Written task –
Out of the lines below, please list those that hold the string "part".

Data to use –
####
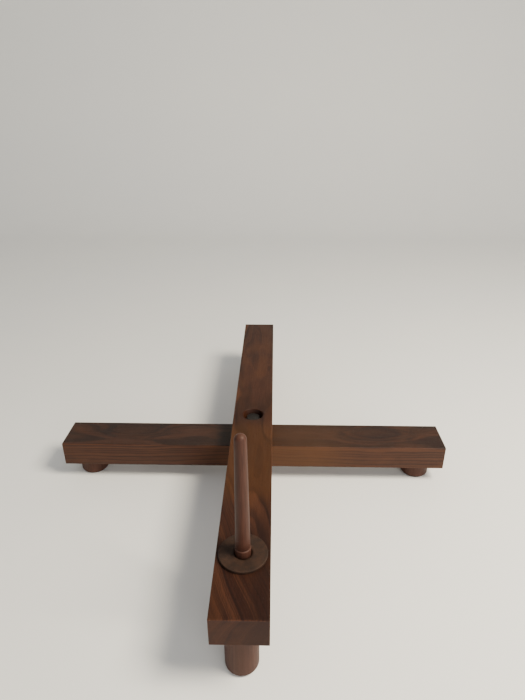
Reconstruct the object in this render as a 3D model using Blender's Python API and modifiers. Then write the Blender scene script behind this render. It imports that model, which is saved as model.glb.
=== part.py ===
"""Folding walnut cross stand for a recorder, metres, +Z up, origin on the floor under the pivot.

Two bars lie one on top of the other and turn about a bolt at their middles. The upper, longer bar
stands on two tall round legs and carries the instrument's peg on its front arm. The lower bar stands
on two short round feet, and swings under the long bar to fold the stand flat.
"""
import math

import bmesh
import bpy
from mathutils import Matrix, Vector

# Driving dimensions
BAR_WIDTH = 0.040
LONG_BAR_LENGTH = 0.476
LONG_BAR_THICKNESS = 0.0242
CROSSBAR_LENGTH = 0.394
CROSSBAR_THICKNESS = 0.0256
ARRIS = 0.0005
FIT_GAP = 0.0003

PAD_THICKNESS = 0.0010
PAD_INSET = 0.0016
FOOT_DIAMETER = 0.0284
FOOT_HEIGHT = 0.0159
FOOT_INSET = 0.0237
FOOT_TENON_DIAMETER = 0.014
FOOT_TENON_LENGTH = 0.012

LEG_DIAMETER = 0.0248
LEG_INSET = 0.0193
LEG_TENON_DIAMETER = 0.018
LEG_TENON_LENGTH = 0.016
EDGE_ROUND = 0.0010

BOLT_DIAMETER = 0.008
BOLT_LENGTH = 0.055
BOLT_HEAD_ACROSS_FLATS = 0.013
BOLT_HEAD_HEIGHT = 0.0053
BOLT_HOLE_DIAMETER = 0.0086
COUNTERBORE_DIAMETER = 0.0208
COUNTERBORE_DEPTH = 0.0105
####
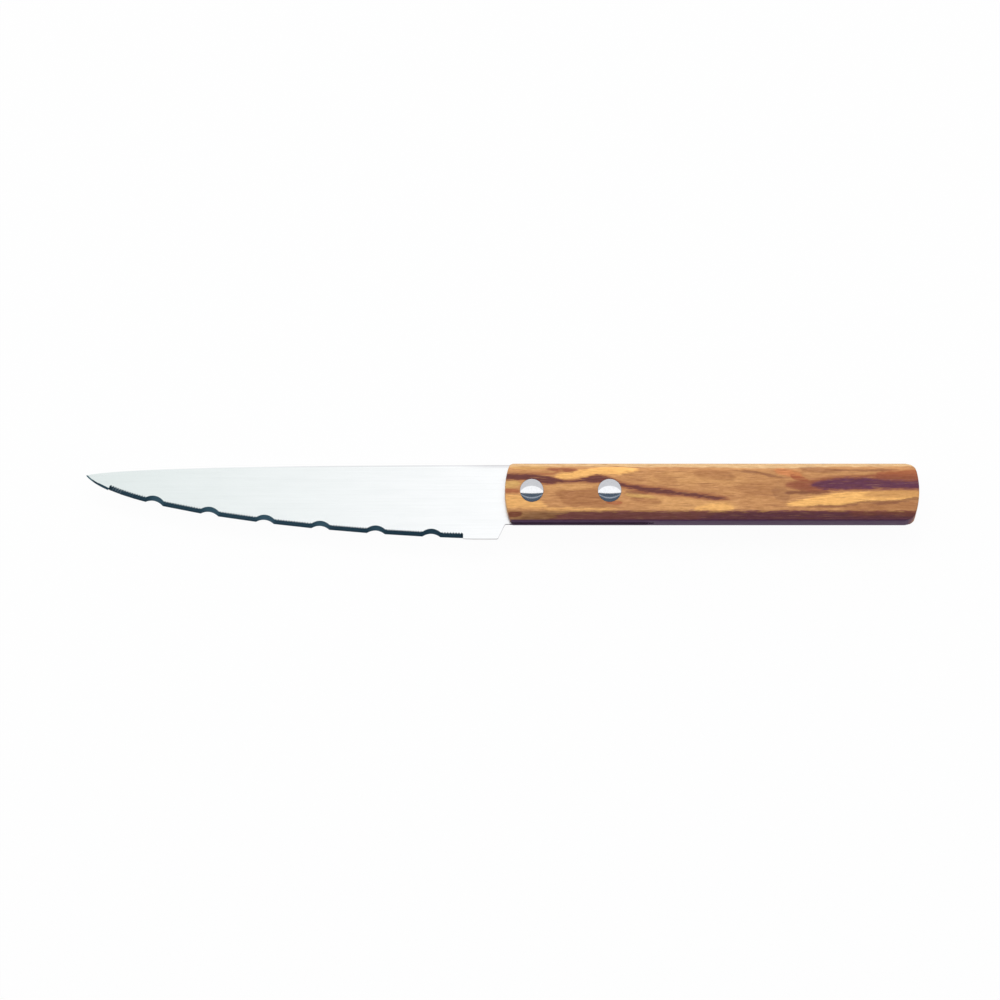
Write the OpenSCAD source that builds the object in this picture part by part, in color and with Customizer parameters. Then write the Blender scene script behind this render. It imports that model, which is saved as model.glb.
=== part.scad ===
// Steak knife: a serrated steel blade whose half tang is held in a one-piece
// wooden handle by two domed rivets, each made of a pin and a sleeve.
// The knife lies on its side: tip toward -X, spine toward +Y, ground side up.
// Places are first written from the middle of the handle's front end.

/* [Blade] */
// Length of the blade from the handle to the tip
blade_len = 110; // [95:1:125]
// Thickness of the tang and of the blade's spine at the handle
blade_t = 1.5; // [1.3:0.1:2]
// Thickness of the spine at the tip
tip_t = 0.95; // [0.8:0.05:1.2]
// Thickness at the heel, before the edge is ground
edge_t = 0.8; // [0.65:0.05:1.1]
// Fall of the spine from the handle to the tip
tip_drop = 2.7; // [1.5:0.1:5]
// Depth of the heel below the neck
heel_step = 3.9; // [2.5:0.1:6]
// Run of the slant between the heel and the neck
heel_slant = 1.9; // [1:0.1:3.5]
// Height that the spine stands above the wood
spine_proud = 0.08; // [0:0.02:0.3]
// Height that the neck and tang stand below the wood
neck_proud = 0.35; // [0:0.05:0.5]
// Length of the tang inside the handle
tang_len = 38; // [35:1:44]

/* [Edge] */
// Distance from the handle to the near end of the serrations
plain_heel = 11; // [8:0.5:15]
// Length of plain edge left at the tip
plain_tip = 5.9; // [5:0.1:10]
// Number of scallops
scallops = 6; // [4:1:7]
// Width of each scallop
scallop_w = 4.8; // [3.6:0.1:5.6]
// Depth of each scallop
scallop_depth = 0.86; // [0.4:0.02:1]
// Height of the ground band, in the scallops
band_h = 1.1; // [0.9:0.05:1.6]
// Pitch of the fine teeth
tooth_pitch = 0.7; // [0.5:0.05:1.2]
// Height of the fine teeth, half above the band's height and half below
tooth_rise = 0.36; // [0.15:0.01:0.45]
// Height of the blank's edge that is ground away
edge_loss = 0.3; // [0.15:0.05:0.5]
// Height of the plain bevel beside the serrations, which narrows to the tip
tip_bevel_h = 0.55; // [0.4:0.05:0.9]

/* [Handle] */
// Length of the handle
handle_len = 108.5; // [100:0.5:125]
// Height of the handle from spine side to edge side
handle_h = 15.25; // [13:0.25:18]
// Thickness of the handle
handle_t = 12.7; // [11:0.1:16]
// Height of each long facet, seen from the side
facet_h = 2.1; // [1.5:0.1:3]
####
Exercise response –
=== part.py ===
Write the OpenSCAD source that builds the object in this picture part by part, in color and with Customizer parameters. Then write the Blender scene script behind this render. It imports that model, which is saved as model.glb.
=== part.scad ===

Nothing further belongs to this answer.